Итак, в Поморье, на много столетий ставшем заповедным царством русского эпоса, былины пришли из Киева через Ладогу - древнейший северный город. Кстати сказать, движение русских людей из Ладоги в Поморье началось, как это хорошо известно, в самые древние времена.

До прихода туда русских Поморье населяли финские племена. И Т. А. Бернштам напоминает в своей не раз уже цитированной книге, что в Приладожье и Прионежье (то есть в тех местностях, по которым шло переселение русских к северо-востоку) "интенсивные славяно-финские языковые контакты восходят к VIII-Х вв." (с. 219), то есть к собственно "былинной" эпохе.

К этому можно добавить выводы С. И. Дмитриевой, которая, опираясь на скрупулезные исследования М. В. Витова49, пишет, что основные "былинные" места Поморья "были заселены переселенцами с нижней Двины, а последняя составляла область Севера, с древнейших времен заселенную славянами... уже с XI-XII вв. здесь были славянские поселения, тогда как связи славян с этими землями завязались значительно раньше" (указ. соч., с. 51-52), то есть уже в VIII-Х вв., о чем пишет и Т. А. Бернштам.

Итак, былины пришли в Поморье уже к XI веку и с тех пор хранились в памяти прежде всего тех "высоких", "коренных" поморских родов, о которых столь интересно говорится в новейшей книге С. И. Дмитриевой.

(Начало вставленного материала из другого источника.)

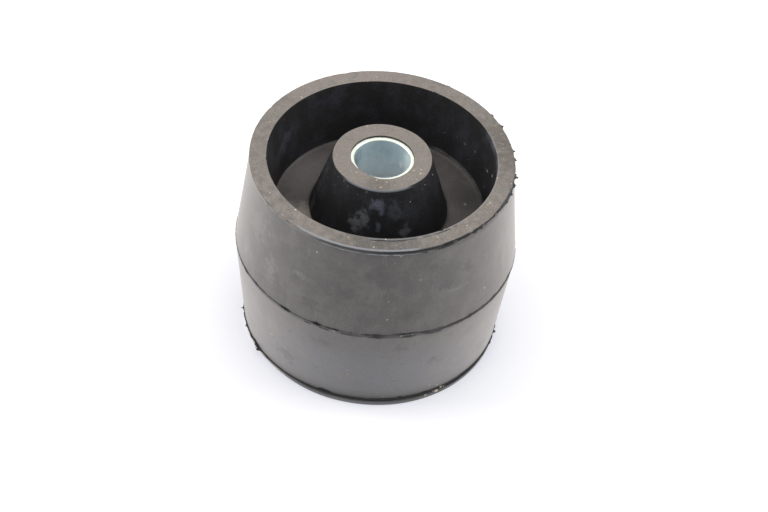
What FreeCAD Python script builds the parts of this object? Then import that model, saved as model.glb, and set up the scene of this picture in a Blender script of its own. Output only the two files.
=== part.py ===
import FreeCAD, Part
import os
import Sketcher

# Boat trailer side roller, standing on one end, with its bore along Z. One rubber moulding, a barrel
# that tapers from a fat middle to both ends, is bonded round a steel tube. Each end has a deep
# ring-shaped recess with the hub in its middle. The mould opened at mid height and at a thin lip on
# each end, and flash stands along these three lines. The two halves of the moulding are alike, so
# the upper half is modelled about the middle plane and mirrored. Millimetres.

# Driving sizes
SIZES = {
    "roller_width": 75.0,          # from end face to end face
    "middle_diameter": 98.0,       # at mid height, under the flash
    "end_diameter": 90.4,          # at each end
    "rim_wall": 5.9,               # width of the flat land round each recess
    "recess_depth": 23.5,
    "recess_taper": 3.1,           # how far the recess wall closes in from mouth to floor
    "hub_wall": 6.0,               # rubber round the tube at the hub's face
    "hub_flare": 7.0,              # how far the hub widens from its face to the recess floor
    "sleeve_diameter": 22.0,       # outside of the steel tube, and the hole it is bonded in
    "sleeve_wall": 1.5,
    "sleeve_set_back": 0.5,        # how far each tube end lies below the hub's face
    "sleeve_chamfer": 0.3,         # broken edge of the tube's bore
    "lip_height": 2.4,             # from the end face to the mould's joint line
    "lip_groove_depth": 0.4,
    "lip_groove_width": 0.9,
    "flash_height": 0.5,
    "flash_width": 0.8,            # at its root
    "floor_bevel": 1.3,            # where the recess wall meets the floor
    "hub_foot_bevel": 1.0,         # where the hub meets the floor
}


FULL_TURN = 360
SAME_PLACE = 1e-4                  # two edges nearer than this are one


class Length:
    """A length as a number, to draw with, and as the words that tie it to the sheet."""

    def __init__(self, number, words):
        self.number = number
        self.words = words

    def __add__(self, other):
        return Length(self.number + other.number, f"({self.words} + {other.words})")

    def __sub__(self, other):
        return Length(self.number - other.number, f"({self.words} - {other.words})")

    def __truediv__(self, share):
        return Length(self.number / share, f"({self.words} / {share})")


MIDDLE_PLANE = Length(0.0, "0")


def make_sheet(doc):
    """The sheet of driving sizes, and each size as a Length."""
    sheet = doc.addObject("Spreadsheet::Sheet", "Sizes")
    for row, (alias, number) in enumerate(SIZES.items(), start=1):
        sheet.set(f"A{row}", alias)
        sheet.set(f"B{row}", str(number))
        sheet.setAlias(f"B{row}", alias)
    doc.recompute()
    return {alias: Length(float(sheet.get(alias)), f"Sizes.{alias}") for alias in SIZES}


def origin_plane(body, role):
    """One of the body's own origin planes."""
    for feature in body.Origin.OriginFeatures:
        if feature.Role == role:
            return feature
    raise ValueError(role)


def make_section(body, name, corners):
    """A closed section beside the Z axis. Each corner is a radius and a height, both Lengths."""
    sketch = body.newObject("Sketcher::SketchObject", name)
    sketch.AttachmentSupport = (origin_plane(body, "XZ_Plane"), [""])
    sketch.MapMode = "FlatFace"

    # Sides, from each corner to the next
    points = [FreeCAD.Vector(radius.number, height.number, 0) for radius, height in corners]
    for start, end in zip(points, points[1:] + points[:1]):
        sketch.addGeometry(Part.LineSegment(start, end), False)

    # Each side starts where the one before it ends, at the corner's own radius and height
    for side, (radius, height) in enumerate(corners):
        before = (side - 1) % len(corners)
        sketch.addConstraint(Sketcher.Constraint("Coincident", before, 2, side, 1))
        for kind, length in (("DistanceX", radius), ("DistanceY", height)):
            constraint = Sketcher.Constraint(kind, -1, 1, side, 1, length.number)
            number = sketch.addConstraint(constraint)
            sketch.setExpression(f"Constraints[{number}]", length.words)
    return sketch


def turn_section(body, kind, name, sketch):
    """The section turned once round the Z axis, as added or removed rubber."""
    feature = body.newObject(kind, name)
    feature.Profile = sketch
    feature.ReferenceAxis = (sketch, ["V_Axis"])
    feature.Angle = FULL_TURN
    body.Document.recompute()
    return feature


def bevel_rings(body, base, name, bevel, rings):
    """Bevels the circular edges of base that lie at the given radii, each at its own height."""
    edges = []
    for radius, height in rings:
        for number, edge in enumerate(base.Shape.Edges, start=1):
            if not isinstance(edge.Curve, Part.Circle):
                continue
            same_radius = abs(edge.Curve.Radius - radius.number) < SAME_PLACE
            same_height = abs(edge.Curve.Center.z - height.number) < SAME_PLACE
            if same_radius and same_height:
                edges.append(f"Edge{number}")
    feature = body.newObject("PartDesign::Chamfer", name)
    feature.Base = (base, edges)
    feature.setExpression("Size", bevel.words)
    body.Document.recompute()
    return feature


def stand_on_end(body, size):
    """Lifts a body from its middle plane so that the roller stands on Z = 0."""
    body.setExpression("Placement.Base.z", (size["roller_width"] / 2).words)


def make_rubber_roller(doc, size):
    """The moulding: barrel, recess, lip groove and flash of the upper half, then mirrored."""
    body = doc.addObject("PartDesign::Body", "rubber_roller")
    body.Label = "rubber_roller"

    end_height = size["roller_width"] / 2
    joint_height = end_height - size["lip_height"]
    bore = size["sleeve_diameter"] / 2
    middle = size["middle_diameter"] / 2
    end = size["end_diameter"] / 2

    # Barrel: out across the middle plane, up the tapered side and the lip, in across the end face
    barrel_section = make_section(
        body,
        "barrel_section",
        [
            (bore, MIDDLE_PLANE),
            (middle, MIDDLE_PLANE),
            (end, joint_height),
            (end, end_height),
            (bore, end_height),
        ],
    )
    turn_section(body, "PartDesign::Revolution", "barrel", barrel_section)

    # Recess: down the flared hub, across the floor and up the tapered wall
    mouth = end - size["rim_wall"]
    floor_edge = mouth - size["recess_taper"]
    floor_height = end_height - size["recess_depth"]
    hub_face = bore + size["hub_wall"]
    hub_foot = hub_face + size["hub_flare"]
    recess_section = make_section(
        body,
        "recess_section",
        [
            (hub_face, end_height),
            (hub_foot, floor_height),
            (floor_edge, floor_height),
            (mouth, end_height),
        ],
    )
    recess = turn_section(body, "PartDesign::Groove", "recess", recess_section)
    floor_bevel = bevel_rings(
        body, recess, "floor_bevel", size["floor_bevel"], [(floor_edge, floor_height)]
    )
    bevel_rings(
        body, floor_bevel, "hub_foot_bevel", size["hub_foot_bevel"], [(hub_foot, floor_height)]
    )

    # Lip groove: sinks in below the lip, and is deepest at the joint line
    groove_section = make_section(
        body,
        "lip_groove_section",
        [
            (end - size["lip_groove_depth"], joint_height),
            (end, joint_height),
            (end, joint_height + size["lip_groove_width"]),
        ],
    )
    turn_section(body, "PartDesign::Groove", "lip_groove", groove_section)

    # Flash: thin ridges with their roots in the rubber, one at the joint line of the end plate
    # and half of the one at mid height
    root = size["flash_width"]
    end_flash_section = make_section(
        body,
        "end_flash_section",
        [
            (end - size["flash_height"], joint_height - root),
            (end + size["flash_height"], joint_height),
            (end - size["flash_height"], joint_height),
        ],
    )
    turn_section(body, "PartDesign::Revolution", "end_flash", end_flash_section)
    middle_flash_section = make_section(
        body,
        "middle_flash_section",
        [
            (middle - size["flash_height"], MIDDLE_PLANE),
            (middle + size["flash_height"], MIDDLE_PLANE),
            (middle - size["flash_height"], MIDDLE_PLANE + root),
        ],
    )
    turn_section(body, "PartDesign::Revolution", "middle_flash", middle_flash_section)

    # The lower half
    lower_half = body.newObject("PartDesign::Mirrored", "lower_half")
    lower_half.MirrorPlane = (origin_plane(body, "XY_Plane"), [""])
    lower_half.TransformMode = "Whole shape"
    lower_half.Refine = True
    body.Tip = lower_half
    stand_on_end(body, size)
    return body


def make_steel_sleeve(doc, size):
    """The bonded tube, a little shorter than the hub at both ends."""
    body = doc.addObject("PartDesign::Body", "steel_sleeve")
    body.Label = "steel_sleeve"
    end_height = size["roller_width"] / 2 - size["sleeve_set_back"]
    outside = size["sleeve_diameter"] / 2
    bore = outside - size["sleeve_wall"]

    section = body.newObject("Sketcher::SketchObject", "tube_section")
    section.AttachmentSupport = (origin_plane(body, "XY_Plane"), [""])
    section.MapMode = "FlatFace"
    for number, radius in enumerate((outside, bore)):
        circle = Part.Circle(FreeCAD.Vector(0, 0, 0), FreeCAD.Vector(0, 0, 1), radius.number)
        section.addGeometry(circle, False)
        section.addConstraint(Sketcher.Constraint("Coincident", number, 3, -1, 1))
        place = section.addConstraint(Sketcher.Constraint("Radius", number, radius.number))
        section.setExpression(f"Constraints[{place}]", radius.words)

    tube = body.newObject("PartDesign::Pad", "tube")
    tube.Profile = section
    tube.SideType = "Symmetric"
    tube.setExpression("Length", (end_height + end_height).words)
    doc.recompute()

    # Broken edges at both mouths of the bore
    lower_end = MIDDLE_PLANE - end_height
    mouths = [(bore, end_height), (bore, lower_end)]
    bevel_rings(body, tube, "mouth_bevels", size["sleeve_chamfer"], mouths)
    stand_on_end(body, size)
    return body


def check_and_write(doc, bodies):
    """Stops at a failed feature or shape, then writes one file for each piece."""
    doc.recompute()
    for item in doc.Objects:
        if "Invalid" in item.State or "Error" in item.State:
            raise RuntimeError(f"{item.Label} failed: {item.State}")
    for body in bodies:
        if body.Shape.isNull() or not body.Shape.isValid():
            raise RuntimeError(f"{body.Label} has no valid shape")
    os.makedirs("parts", exist_ok=True)
    for body in bodies:
        body.Shape.exportStep(f"parts/{body.Label}.step")
        box = body.Shape.optimalBoundingBox(False, True)
        print(
            f"{body.Label}: {len(body.Shape.Solids)} solid, {len(body.Shape.Faces)} faces, "
            f"{body.Shape.Volume:.0f} mm3, "
            f"{box.XLength:.2f} x {box.YLength:.2f} x {box.ZLength:.2f} mm from Z {box.ZMin:.2f}"
        )


document = FreeCAD.newDocument("boat_trailer_roller")
sizes = make_sheet(document)
check_and_write(
    document,
    [make_rubber_roller(document, sizes), make_steel_sleeve(document, sizes)],
)
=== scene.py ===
# %% [markdown]
# # A boat trailer side roller
# One rubber barrel is bonded round a short steel tube. It stands beside the keel of a boat trailer
# and guides the hull. The CAD model gives its exact form. This lesson models the same moulding
# again with soft edges, torn flash and used, dusty rubber, inside the same box.

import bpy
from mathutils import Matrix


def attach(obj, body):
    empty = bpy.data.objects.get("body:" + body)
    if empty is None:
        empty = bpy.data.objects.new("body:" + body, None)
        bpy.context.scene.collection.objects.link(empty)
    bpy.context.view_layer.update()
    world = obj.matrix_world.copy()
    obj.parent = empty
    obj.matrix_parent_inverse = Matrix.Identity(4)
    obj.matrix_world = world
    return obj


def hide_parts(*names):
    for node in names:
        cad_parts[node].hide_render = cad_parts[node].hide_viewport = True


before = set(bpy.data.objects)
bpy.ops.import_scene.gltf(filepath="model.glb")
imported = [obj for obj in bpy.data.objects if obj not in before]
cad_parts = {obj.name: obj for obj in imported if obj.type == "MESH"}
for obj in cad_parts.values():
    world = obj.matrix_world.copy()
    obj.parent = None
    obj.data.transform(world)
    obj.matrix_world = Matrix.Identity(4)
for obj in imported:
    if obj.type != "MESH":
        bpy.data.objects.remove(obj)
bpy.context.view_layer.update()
print("packed nodes:", sorted(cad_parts))

# %% [markdown]
# ## The camera
# The ellipse of the rim tells how the camera stood: about 42 degrees above the floor and rather far
# off, with a long lens. It leaned a little, and the rim was not in the middle of the picture. So
# the camera is turned towards the rim, leaned, and swung until the rim's centre falls on its pixel.

# %% Set up the camera
import bpy
from math import atan2, ceil, cos, degrees, exp, hypot, pi, radians, sin, tan
from mathutils import Matrix, Vector, noise

MM = 0.001
PICTURE = Vector((768, 512))  # in pixels
FOCAL_LENGTH = 2400  # in pixels
RIM_CENTRE_PIXEL = Vector((382.4, 157.2))
RIM_CENTRE = Vector((0, 0, 75 * MM))
CAMERA_HEIGHT_ANGLE = radians(42.28)
CAMERA_LEAN = radians(4.79)
CAMERA_DISTANCE = 814 * MM

look_down = Matrix.Rotation(pi / 2 - CAMERA_HEIGHT_ANGLE, 3, "X")
lean = Matrix.Rotation(CAMERA_LEAN, 3, "Z")
offset = (RIM_CENTRE_PIXEL - PICTURE / 2) / FOCAL_LENGTH
ray_to_rim = Vector((offset.x, -offset.y, -1))
swing = Vector((0, 0, -1)).rotation_difference(ray_to_rim).to_matrix()

lens = bpy.data.cameras.new("camera")
lens.sensor_width = 36
lens.lens = FOCAL_LENGTH / PICTURE.x * lens.sensor_width
camera = bpy.data.objects.new("camera", lens)
bpy.context.scene.collection.objects.link(camera)
camera.matrix_world = (
    Matrix.Translation(RIM_CENTRE + look_down.col[2] * CAMERA_DISTANCE)
    @ (look_down @ lean @ swing.transposed()).to_4x4()
)
bpy.context.scene.camera = camera
print(f"camera: {lens.lens:.1f} mm lens, at {camera.location * 1000}")

# %% [markdown]
# ## Drawing a turned part ring by ring
# Everything on the roller is round, so each piece starts as one circle. The circle is extruded,
# scaled and lifted along the part's section, one ring after another. A section is a list of
# corners, each with a radius, a height and the radius to which the corner is rounded, in
# millimetres. Long runs are divided, so that the surface has points enough to be worked later.

# %% Round and divide a section
HOLD = 0.25  # how far from an eased corner a ring holds the flat beside it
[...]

Может показаться даже и неправдоподобным такое долгое - почти тысячелетнее - сохранение эпической памяти в Поморье. Однако речь ведь идет, говоря точно, о - не меньше, но и не больше! - тридцати человеческих поколениях, а если учесть, что каждые три поколения (дед-отец-внук), как правило, непосредственно знают друг друга и, следовательно, составляют единое, нераздельное звено в исторической цепи, то "передача" памяти должна была совершиться через посредство всего лишь десяти таких звеньев ("замыкающий" звено внук передавал память своему сыну, "открывающему" следующее тройственное звено).

Разумеется, эта устойчивая передача памяти опиралась на определенные подкрепляющие стимулы, которые имели уже не личный или семейно-родовой, а гораздо более широкий, в конечном счете народный характер. Существуют давние (еще с середины XIX века) и разнообразные попытки объяснения устойчивости бытия эпоса в Поморье; обзор этих объяснений см., например, в изданной в 1966 году и не раз уже упомянутой книге А. М. Астаховой "Былины. Итоги и проблемы изучения" (с. 227-231).